[Task to complete]: Extract the complete data exactly as given.

——————————

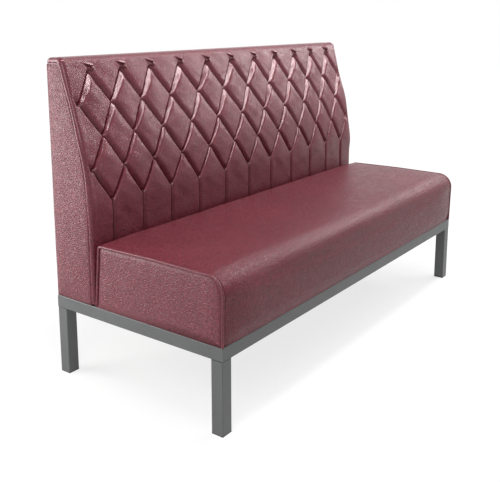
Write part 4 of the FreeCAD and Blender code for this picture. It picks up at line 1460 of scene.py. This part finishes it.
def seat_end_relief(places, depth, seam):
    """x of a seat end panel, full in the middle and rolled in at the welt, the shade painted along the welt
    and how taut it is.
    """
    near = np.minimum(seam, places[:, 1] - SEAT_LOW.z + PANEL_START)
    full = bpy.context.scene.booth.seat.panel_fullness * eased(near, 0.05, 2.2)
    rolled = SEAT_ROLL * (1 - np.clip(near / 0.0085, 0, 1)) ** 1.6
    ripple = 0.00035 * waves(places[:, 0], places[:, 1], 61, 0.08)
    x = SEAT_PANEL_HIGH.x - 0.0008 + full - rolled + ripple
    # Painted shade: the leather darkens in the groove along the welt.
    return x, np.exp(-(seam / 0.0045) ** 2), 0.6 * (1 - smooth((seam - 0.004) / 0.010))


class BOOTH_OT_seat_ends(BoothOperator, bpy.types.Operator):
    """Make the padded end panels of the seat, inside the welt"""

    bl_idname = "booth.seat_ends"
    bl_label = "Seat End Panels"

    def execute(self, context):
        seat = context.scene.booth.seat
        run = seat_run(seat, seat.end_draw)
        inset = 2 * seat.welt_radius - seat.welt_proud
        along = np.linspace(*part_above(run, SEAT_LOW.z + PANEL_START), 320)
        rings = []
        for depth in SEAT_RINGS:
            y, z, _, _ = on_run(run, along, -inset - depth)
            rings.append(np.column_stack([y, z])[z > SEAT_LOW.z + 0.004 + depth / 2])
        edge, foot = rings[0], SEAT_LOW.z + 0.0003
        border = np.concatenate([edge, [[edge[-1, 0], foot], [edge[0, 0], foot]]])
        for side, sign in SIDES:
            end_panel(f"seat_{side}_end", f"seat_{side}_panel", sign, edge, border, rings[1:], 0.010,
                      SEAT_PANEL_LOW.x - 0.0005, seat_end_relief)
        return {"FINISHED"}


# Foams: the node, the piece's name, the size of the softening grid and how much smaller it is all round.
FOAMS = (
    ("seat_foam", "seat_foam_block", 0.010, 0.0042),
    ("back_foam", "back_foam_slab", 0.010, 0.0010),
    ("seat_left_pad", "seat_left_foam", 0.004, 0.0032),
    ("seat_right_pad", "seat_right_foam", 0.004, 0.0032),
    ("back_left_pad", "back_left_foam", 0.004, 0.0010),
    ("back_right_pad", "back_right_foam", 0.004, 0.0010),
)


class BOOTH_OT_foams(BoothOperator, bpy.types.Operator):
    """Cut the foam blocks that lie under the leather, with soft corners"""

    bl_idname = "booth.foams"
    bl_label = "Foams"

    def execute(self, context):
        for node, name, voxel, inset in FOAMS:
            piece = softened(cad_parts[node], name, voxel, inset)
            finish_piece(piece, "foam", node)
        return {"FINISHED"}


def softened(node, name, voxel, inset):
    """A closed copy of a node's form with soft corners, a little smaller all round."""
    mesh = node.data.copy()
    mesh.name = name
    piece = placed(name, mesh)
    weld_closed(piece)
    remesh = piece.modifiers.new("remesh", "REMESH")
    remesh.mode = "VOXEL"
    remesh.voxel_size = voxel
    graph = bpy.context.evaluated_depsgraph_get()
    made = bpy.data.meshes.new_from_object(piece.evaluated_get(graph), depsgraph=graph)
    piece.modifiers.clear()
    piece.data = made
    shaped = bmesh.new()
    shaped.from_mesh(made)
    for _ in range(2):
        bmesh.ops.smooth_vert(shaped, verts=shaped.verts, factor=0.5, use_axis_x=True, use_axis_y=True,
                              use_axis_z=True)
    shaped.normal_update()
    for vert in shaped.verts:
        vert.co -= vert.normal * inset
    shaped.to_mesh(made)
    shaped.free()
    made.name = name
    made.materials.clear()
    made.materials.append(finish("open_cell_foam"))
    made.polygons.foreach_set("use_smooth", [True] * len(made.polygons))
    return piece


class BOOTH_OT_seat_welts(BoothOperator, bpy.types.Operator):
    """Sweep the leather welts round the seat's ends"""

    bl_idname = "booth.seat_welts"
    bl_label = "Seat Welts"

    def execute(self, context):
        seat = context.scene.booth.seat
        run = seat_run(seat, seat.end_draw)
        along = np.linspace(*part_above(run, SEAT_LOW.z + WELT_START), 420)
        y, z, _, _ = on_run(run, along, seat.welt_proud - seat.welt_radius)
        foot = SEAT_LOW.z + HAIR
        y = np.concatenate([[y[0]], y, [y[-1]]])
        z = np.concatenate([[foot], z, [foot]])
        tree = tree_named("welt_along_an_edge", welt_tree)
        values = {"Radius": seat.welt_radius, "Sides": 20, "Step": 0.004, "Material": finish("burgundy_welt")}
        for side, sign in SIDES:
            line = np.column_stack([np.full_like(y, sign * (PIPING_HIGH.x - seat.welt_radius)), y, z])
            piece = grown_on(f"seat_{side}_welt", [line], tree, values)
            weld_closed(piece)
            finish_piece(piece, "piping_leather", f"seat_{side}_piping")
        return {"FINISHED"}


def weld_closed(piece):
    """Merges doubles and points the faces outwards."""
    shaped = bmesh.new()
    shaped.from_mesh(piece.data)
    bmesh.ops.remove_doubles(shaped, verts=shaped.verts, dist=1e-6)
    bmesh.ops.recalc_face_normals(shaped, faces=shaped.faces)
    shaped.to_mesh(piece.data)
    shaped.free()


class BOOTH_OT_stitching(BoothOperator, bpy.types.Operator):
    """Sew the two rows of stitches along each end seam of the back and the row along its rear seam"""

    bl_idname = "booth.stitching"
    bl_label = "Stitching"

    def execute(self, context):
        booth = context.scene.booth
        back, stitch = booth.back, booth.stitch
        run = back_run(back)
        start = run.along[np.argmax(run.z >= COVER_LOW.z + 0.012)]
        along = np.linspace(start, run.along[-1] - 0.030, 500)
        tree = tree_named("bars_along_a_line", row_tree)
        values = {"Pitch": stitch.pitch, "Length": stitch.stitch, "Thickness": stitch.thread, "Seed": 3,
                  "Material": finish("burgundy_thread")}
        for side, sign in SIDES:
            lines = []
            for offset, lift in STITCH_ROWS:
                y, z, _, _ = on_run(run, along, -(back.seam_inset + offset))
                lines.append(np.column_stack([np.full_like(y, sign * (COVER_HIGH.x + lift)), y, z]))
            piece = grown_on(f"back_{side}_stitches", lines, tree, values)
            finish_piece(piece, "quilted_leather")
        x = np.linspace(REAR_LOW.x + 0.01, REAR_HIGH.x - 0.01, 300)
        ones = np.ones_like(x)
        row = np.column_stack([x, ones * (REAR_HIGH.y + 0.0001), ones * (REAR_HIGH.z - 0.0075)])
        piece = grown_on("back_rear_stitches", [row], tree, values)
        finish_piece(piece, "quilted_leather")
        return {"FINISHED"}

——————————

[Final result]:
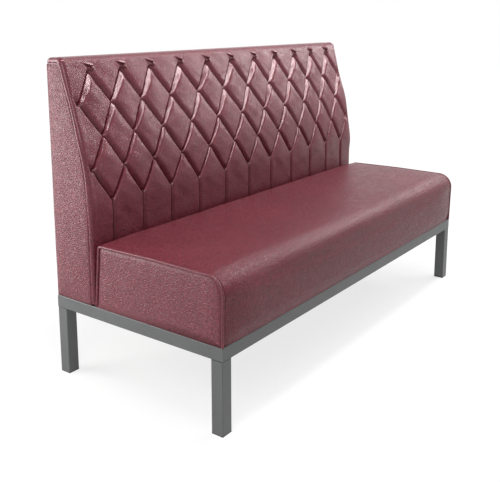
Write part 4 of the FreeCAD and Blender code for this picture. It picks up at line 1460 of scene.py. This part finishes it.
def seat_end_relief(places, depth, seam):
    """x of a seat end panel, full in the middle and rolled in at the welt, the shade painted along the welt
    and how taut it is.
    """
    near = np.minimum(seam, places[:, 1] - SEAT_LOW.z + PANEL_START)
    full = bpy.context.scene.booth.seat.panel_fullness * eased(near, 0.05, 2.2)
    rolled = SEAT_ROLL * (1 - np.clip(near / 0.0085, 0, 1)) ** 1.6
    ripple = 0.00035 * waves(places[:, 0], places[:, 1], 61, 0.08)
    x = SEAT_PANEL_HIGH.x - 0.0008 + full - rolled + ripple
    # Painted shade: the leather darkens in the groove along the welt.
    return x, np.exp(-(seam / 0.0045) ** 2), 0.6 * (1 - smooth((seam - 0.004) / 0.010))


class BOOTH_OT_seat_ends(BoothOperator, bpy.types.Operator):
    """Make the padded end panels of the seat, inside the welt"""

    bl_idname = "booth.seat_ends"
    bl_label = "Seat End Panels"

    def execute(self, context):
        seat = context.scene.booth.seat
        run = seat_run(seat, seat.end_draw)
        inset = 2 * seat.welt_radius - seat.welt_proud
        along = np.linspace(*part_above(run, SEAT_LOW.z + PANEL_START), 320)
        rings = []
        for depth in SEAT_RINGS:
            y, z, _, _ = on_run(run, along, -inset - depth)
            rings.append(np.column_stack([y, z])[z > SEAT_LOW.z + 0.004 + depth / 2])
        edge, foot = rings[0], SEAT_LOW.z + 0.0003
        border = np.concatenate([edge, [[edge[-1, 0], foot], [edge[0, 0], foot]]])
        for side, sign in SIDES:
            end_panel(f"seat_{side}_end", f"seat_{side}_panel", sign, edge, border, rings[1:], 0.010,
                      SEAT_PANEL_LOW.x - 0.0005, seat_end_relief)
        return {"FINISHED"}


# Foams: the node, the piece's name, the size of the softening grid and how much smaller it is all round.
FOAMS = (
    ("seat_foam", "seat_foam_block", 0.010, 0.0042),
    ("back_foam", "back_foam_slab", 0.010, 0.0010),
    ("seat_left_pad", "seat_left_foam", 0.004, 0.0032),
    ("seat_right_pad", "seat_right_foam", 0.004, 0.0032),
    ("back_left_pad", "back_left_foam", 0.004, 0.0010),
    ("back_right_pad", "back_right_foam", 0.004, 0.0010),
)


class BOOTH_OT_foams(BoothOperator, bpy.types.Operator):
    """Cut the foam blocks that lie under the leather, with soft corners"""

    bl_idname = "booth.foams"
    bl_label = "Foams"

    def execute(self, context):
        for node, name, voxel, inset in FOAMS:
            piece = softened(cad_parts[node], name, voxel, inset)
            finish_piece(piece, "foam", node)
        return {"FINISHED"}


def softened(node, name, voxel, inset):
    """A closed copy of a node's form with soft corners, a little smaller all round."""
    mesh = node.data.copy()
    mesh.name = name
    piece = placed(name, mesh)
    weld_closed(piece)
    remesh = piece.modifiers.new("remesh", "REMESH")
    remesh.mode = "VOXEL"
    remesh.voxel_size = voxel
    graph = bpy.context.evaluated_depsgraph_get()
    made = bpy.data.meshes.new_from_object(piece.evaluated_get(graph), depsgraph=graph)
    piece.modifiers.clear()
    piece.data = made
    shaped = bmesh.new()
    shaped.from_mesh(made)
    for _ in range(2):
        bmesh.ops.smooth_vert(shaped, verts=shaped.verts, factor=0.5, use_axis_x=True, use_axis_y=True,
                              use_axis_z=True)
    shaped.normal_update()
    for vert in shaped.verts:
        vert.co -= vert.normal * inset
    shaped.to_mesh(made)
    shaped.free()
    made.name = name
    made.materials.clear()
    made.materials.append(finish("open_cell_foam"))
    made.polygons.foreach_set("use_smooth", [True] * len(made.polygons))
    return piece


class BOOTH_OT_seat_welts(BoothOperator, bpy.types.Operator):
    """Sweep the leather welts round the seat's ends"""

    bl_idname = "booth.seat_welts"
    bl_label = "Seat Welts"

    def execute(self, context):
        seat = context.scene.booth.seat
        run = seat_run(seat, seat.end_draw)
        along = np.linspace(*part_above(run, SEAT_LOW.z + WELT_START), 420)
        y, z, _, _ = on_run(run, along, seat.welt_proud - seat.welt_radius)
        foot = SEAT_LOW.z + HAIR
        y = np.concatenate([[y[0]], y, [y[-1]]])
        z = np.concatenate([[foot], z, [foot]])
        tree = tree_named("welt_along_an_edge", welt_tree)
        values = {"Radius": seat.welt_radius, "Sides": 20, "Step": 0.004, "Material": finish("burgundy_welt")}
        for side, sign in SIDES:
            line = np.column_stack([np.full_like(y, sign * (PIPING_HIGH.x - seat.welt_radius)), y, z])
            piece = grown_on(f"seat_{side}_welt", [line], tree, values)
            weld_closed(piece)
            finish_piece(piece, "piping_leather", f"seat_{side}_piping")
        return {"FINISHED"}


def weld_closed(piece):
    """Merges doubles and points the faces outwards."""
    shaped = bmesh.new()
    shaped.from_mesh(piece.data)
    bmesh.ops.remove_doubles(shaped, verts=shaped.verts, dist=1e-6)
    bmesh.ops.recalc_face_normals(shaped, faces=shaped.faces)
    shaped.to_mesh(piece.data)
    shaped.free()


class BOOTH_OT_stitching(BoothOperator, bpy.types.Operator):
    """Sew the two rows of stitches along each end seam of the back and the row along its rear seam"""

    bl_idname = "booth.stitching"
    bl_label = "Stitching"

    def execute(self, context):
        booth = context.scene.booth
        back, stitch = booth.back, booth.stitch
        run = back_run(back)
        start = run.along[np.argmax(run.z >= COVER_LOW.z + 0.012)]
        along = np.linspace(start, run.along[-1] - 0.030, 500)
        tree = tree_named("bars_along_a_line", row_tree)
        values = {"Pitch": stitch.pitch, "Length": stitch.stitch, "Thickness": stitch.thread, "Seed": 3,
                  "Material": finish("burgundy_thread")}
        for side, sign in SIDES:
            lines = []
            for offset, lift in STITCH_ROWS:
                y, z, _, _ = on_run(run, along, -(back.seam_inset + offset))
                lines.append(np.column_stack([np.full_like(y, sign * (COVER_HIGH.x + lift)), y, z]))
            piece = grown_on(f"back_{side}_stitches", lines, tree, values)
            finish_piece(piece, "quilted_leather")
        x = np.linspace(REAR_LOW.x + 0.01, REAR_HIGH.x - 0.01, 300)
        ones = np.ones_like(x)
        row = np.column_stack([x, ones * (REAR_HIGH.y + 0.0001), ones * (REAR_HIGH.z - 0.0075)])
        piece = grown_on("back_rear_stitches", [row], tree, values)
        finish_piece(piece, "quilted_leather")
        return {"FINISHED"}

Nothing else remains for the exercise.